With the rapid rise of social media and mobility over the past five years, together with the increasing growth of new digital touchpoints, many marketers are asking what comes next. Which digital tool is emerging and which will have the most influence in the market place? Will it be a new type of tablet, a wearable computing device, or perhaps a new social networking service that is still a glint in some entrepreneur’s eye?
While no one can predict where the next Instagram or Twitter will come from, or whether smart watches will change the way we interact with technology, the one certainty we have is that digital technology is being woven deeper into consumers’ everyday lives all the time. This means that the relevance and influence of digital across the communication landscape is growing for marketers.
However, dated discussions about what the next digital trend is going to be, while important to be cognisant of, is not where our deeper and more valuable attention should be. Rather, we must look further ahead and more holistically; creating long-term strategies that integrate digital into the hearts of brands and organisations. These should not be fuelled by trends, but rather by a sound understanding of how consumers are using digital as part of their lives – seamlessly jumping between many different mediums and devices every day.
Digital is changing the ways that consumers think and behave, enabling them to interact with brands beyond the shopfront and the product. A huge portion of our population is already actively using digital technology to add value to their lives and take control of brand conversations. Interactive social tools have given them a voice they are not shy to use, and mobile technology means they expect to be able to engage brands 24 hours a day, seven days a week.
This is the world of increasing (and I hate to use the buzzword) convergence, where technologies, media platforms and the consumer are all coming together to form an evolved behavioural model. Digital is no longer simply a website or something your customers do in isolation – it is far more integrated into their daily routine. For example, they are also influenced by the growing number of digital screens they see in the retail environment, the new digital outdoor billboards, as well as the phone applications that help add value to their lives on the move.
We are also seeing business solutions converging with marketing and media. Owned media such as websites and mobile apps are transactional platforms, as well as spaces brands use to communicate with their audiences.
Loyalty cards are being tied into mobile apps and digital points of sale. These solutions don’t just converge a range of technologies, but also blend marketing and transaction with customer relationship management.
So, when we’re considering the question of who’s connected to digital and what digital is, we not only need to include the 10 million online (predicted by the end of 2014), but also everyone who browses a self-service kiosk in a mall, uses an ATM, sees an electronic billboard on the road, or uses a smartphone to bank.

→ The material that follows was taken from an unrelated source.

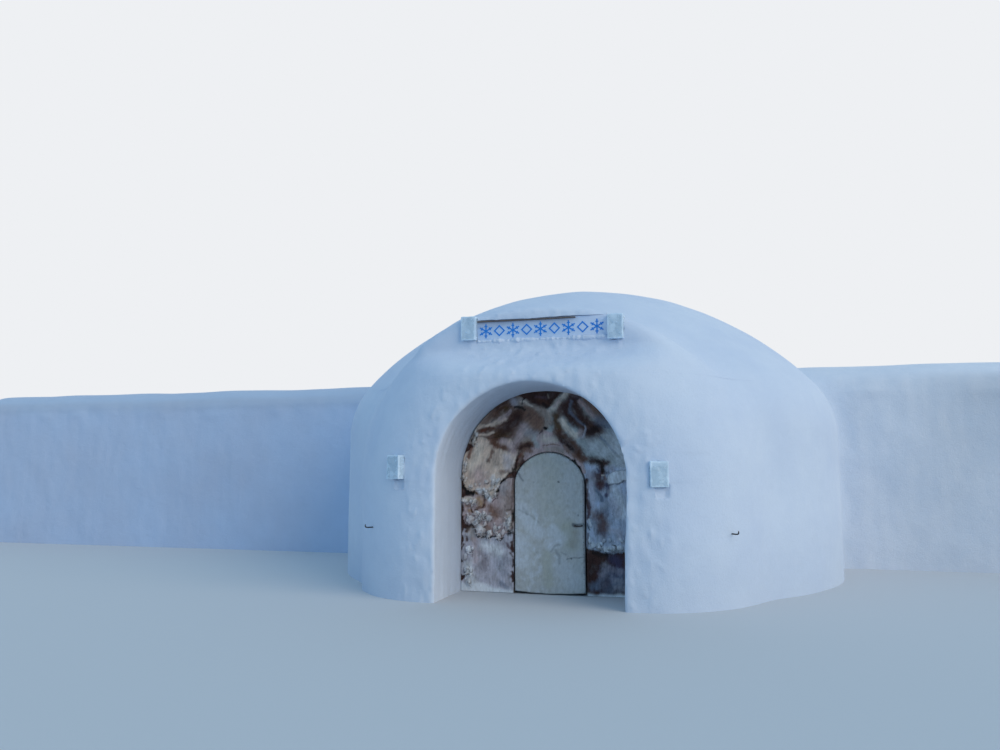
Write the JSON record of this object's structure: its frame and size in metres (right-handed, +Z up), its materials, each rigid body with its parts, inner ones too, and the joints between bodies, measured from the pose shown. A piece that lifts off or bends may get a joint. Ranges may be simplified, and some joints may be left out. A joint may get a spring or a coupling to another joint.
{
  "type": "snow igloo with arched portal and side walls",
  "caption": "Hollow round snow igloo with a deep arched portal, a hide-covered entrance wall with a hinged arched door, ice blocks, a signboard and long snow side walls.",
  "frame": {"origin": "on the ground, in the middle of the footprint: between the portal's front and the dome's rear, halfway between the side walls' ends", "axes": "+Z up, -Y towards the portal's front, +X to the right of someone who faces the portal"},
  "size_m": [30.21, 8.8972, 4.96],
  "materials": {
    "dome_snow": "matt packed snow with faint lift joints and tool marks",
    "side_wall_snow": "matt packed snow with rough scraped faces",
    "clear_ice": "natural lake ice with fine bubbles and frosted faces",
    "sign_face": null,
    "hide_fur": "mottled brown and cream reindeer hides, frosted",
    "door_hide": "pale grey rawhide stretched over the door leaf, frosted",
    "entrance_timber": "rough sawn softwood boards",
    "dark_iron": "dark blacksmith's iron",
    "pull_cord": "dark greased leather"
  },
  "bodies": {
    "igloo": {"wall_right_front": "dome_snow", "wall_right_side": "dome_snow", "wall_right_rear": "dome_snow", "wall_left_rear": "dome_snow", "wall_left_side": "dome_snow", "wall_left_front": "dome_snow", "vault_right_front": "dome_snow", "vault_right_side": "dome_snow", "vault_right_rear": "dome_snow", "vault_left_rear": "dome_snow", "vault_left_side": "dome_snow", "vault_left_front": "dome_snow", "crown_block": "dome_snow", "sign_brow": "dome_snow", "portal_left_jamb": "dome_snow", "portal_right_jamb": "dome_snow", "portal_left_haunch": "dome_snow", "portal_right_haunch": "dome_snow", "sign_board": "sign_face", "sign_left_ice": "clear_ice", "sign_right_ice": "clear_ice", "left_ice_lantern": "clear_ice", "right_ice_lantern": "clear_ice", "left_rope_peg": "dark_iron", "right_rope_peg": "dark_iron", "entrance_left_boards": "entrance_timber", "entrance_right_boards": "entrance_timber", "entrance_head_boards": "entrance_timber", "entrance_left_hides": "hide_fur", "entrance_right_hides": "hide_fur", "entrance_head_hides": "hide_fur", "hinge_pins": "dark_iron", "left_wall_bay_1": "side_wall_snow", "left_wall_bay_2": "side_wall_snow", "left_wall_bay_3": "side_wall_snow", "right_wall_bay_1": "side_wall_snow", "right_wall_bay_2": "side_wall_snow", "right_wall_bay_3": "side_wall_snow"},
    "door": {"door_leaf": "door_hide", "door_hinge_straps": "dark_iron", "door_pull": "pull_cord"}
  },
  "joints": [
    {"name": "door_hinge", "type": "hinge", "parent": "igloo", "child": "door", "pos_m": [-0.474, -3.1905, 0.35], "axis": [0, 0, 1], "range_deg": [0, 100]}
  ]
}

Some brands are ahead the curve, such as FNB, who seamlessly blend the physical in-bank environment with their digital touchpoints.
Getting it right is complicated and requires a relook at the agency partnerships around the table, and very often a relook of the remuneration model too, as mediums are no longer influencing in isolation.
There are many fragmented pieces to put together and many moving parts to manage, and when done correctly, this evolving space undeniably offers enormous potential for brands – but only if we stop looking in isolation at digital and embrace a longer term and more integrated view of the increasingly digitally enabled consumer.